Soft Factors and Financing Are Killing Small Businesses

You can’t always predict where things will go wrong, but you can ask for help

Every ship needs a captain.

On May 30, 2017 I had the good fortune of being able to attend a morning lecture series at the Zürcher Kantonalbank’s co-working space on Zurich’s Bahnhofstrasse. Speaking was Beni von Allmen from Verein GO! The non-profit works with the city and canton of Zurich to help small businesses — especially those looking to become self-employed — get access to micro loans of between CHF 5'000 and CHF 40'000. The average today is at around CHF 37'000. The repayment period is 3 years and the interest is fixed at 6.5%.

Mr. von Allmen made the comparison of self-employment being akin to going on a long road trip. You might plan it well, but you can’t predict everything. What spoke to me were some of the statistics and information that he provided which reenforced a previous blog of mine. Soft factors are one of the main reasons small businesses fail. Mr. von Allmen presented the statistics below, which I have annotated.

42% — No demand for the product or service. This is not a soft factor, this has to do with not knowing the market, or failing to differentiate yourself in the market. I started a language school in 2009 and everyone told me that the market was saturated. We eventually grew to 5 teachers for a while. We had a USP — running and language learning. Marathon Sprachen is still around today.

29% — Missing financial resources. This is a big factor because it doesn’t mean a company is not working, but it might limit its growth. Again in the language school, we were able to grow for a bit and then contracted again because demand for classes halted with new laws limiting the number of foreigners being able to come to Switzerland. When we wanted to grow aggressively though, we would have needed to take on debt and we did not know how to do it.

23% — Wrong Team. This is a soft factor. The wrong team doesn’t mean that there is fighting, it means that the people in the team aren’t all pulling in the same direction. It also occurs when expectations are not clearly managed from the start. How many hours, what type of results and in which field are expected? Teams need leaders and there is nothing wrong with being the strong one in a team and having a vision to get people there. A team without a leader will fail as the team crumbles apart. I saw this happen with another firm I helped start. We started off as three people thinking we shared a vision and no one wanting to take on the leadership. In the end, I always felt like I was pulling in another direction. Before we fought and failed though, I realised that I was the one holding the company back and withdrew.
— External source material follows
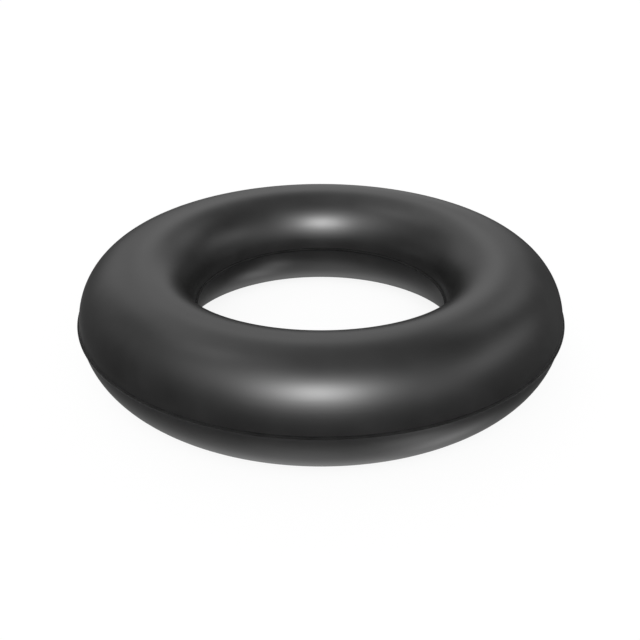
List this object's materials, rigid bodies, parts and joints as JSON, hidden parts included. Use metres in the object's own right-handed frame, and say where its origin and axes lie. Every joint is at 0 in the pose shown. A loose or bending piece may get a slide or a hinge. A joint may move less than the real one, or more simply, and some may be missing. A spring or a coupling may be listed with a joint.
{
  "type": "rubber o-ring",
  "caption": "Solid rubber sealing ring of round section, with a thin moulding ridge round its outside and its hole. Seals a rod, a bore or two flat faces.",
  "frame": {"origin": "centre of the ring, halfway up its section, in the plane of the parting line", "axes": "+Z along the ring's axis, which is up as it lies flat. X and Y are any two directions across it"},
  "size_m": [0.023, 0.023, 0.0054],
  "materials": {
    "rubber": "satin"
  },
  "bodies": {
    "root": {"o_ring": "rubber"}
  },
  "joints": []
}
Today, the company is doing what the other founders envisioned.

13%—Infighting among the team. Another soft factor. Fighting comes when the team starts to fail. There are many reasons for that. Missing leadership and someone to support others can be one of the reasons, but so too can duelling alphas. If two people try to take on the same leadership role, there will be conflict. Like having the wrong team, this can’t always be avoided. Conflict can arise in almost any company. There are two ways of dealing with it though. Either you work through the conflict together, or the fighting partners go separate ways.

13%—Poor marketing. In today’s age of digital and social media marketing, everyone thinks it’s easy to market yourself and your business. I’ll just say it’s not easy, it’s difficult. Marketing is more than random Facebook posts, a website and times tweets. It requires a deep understanding of what your company stands for, what kind of customers it wants and who the customers are that it has. It also requires a degree of bravery to stand out from the competition. You don’t need to add to the deluge of information, images and noise out there if you have one clear and succinct message. Spend some money to work with professionals and set targets that are more than clicks and impressions, but actual revenue. If I had to make a recommendation right now, I’d say contact PAM.

8% — Burn out. This is another soft factor. Yes, many people think that self-employment is the dream of being your own boss. But what if you’re worse than your boss in the demands you put on yourself? There is a great deal of stress to not always knowing where your next paycheque is coming from and you need to make a payment of that 40K at 6.5%. Being self-employed requires discipline and organisation. But it also requires you to be able to say “no” and to say “help”. If you can’t say those two words, you should rethink self-employment.

If the above list can be boiled down to one single lesson, it would be to get a mentor or even a team of mentors. Someone who can support you when you have questions and who spots potential trouble before it happens. They will also help you with product-market fit and pivoting if or when that becomes an issue. With the right mentor(s) you should be able to resolve conflict, get your finances in order and get access to funding so your business can grow.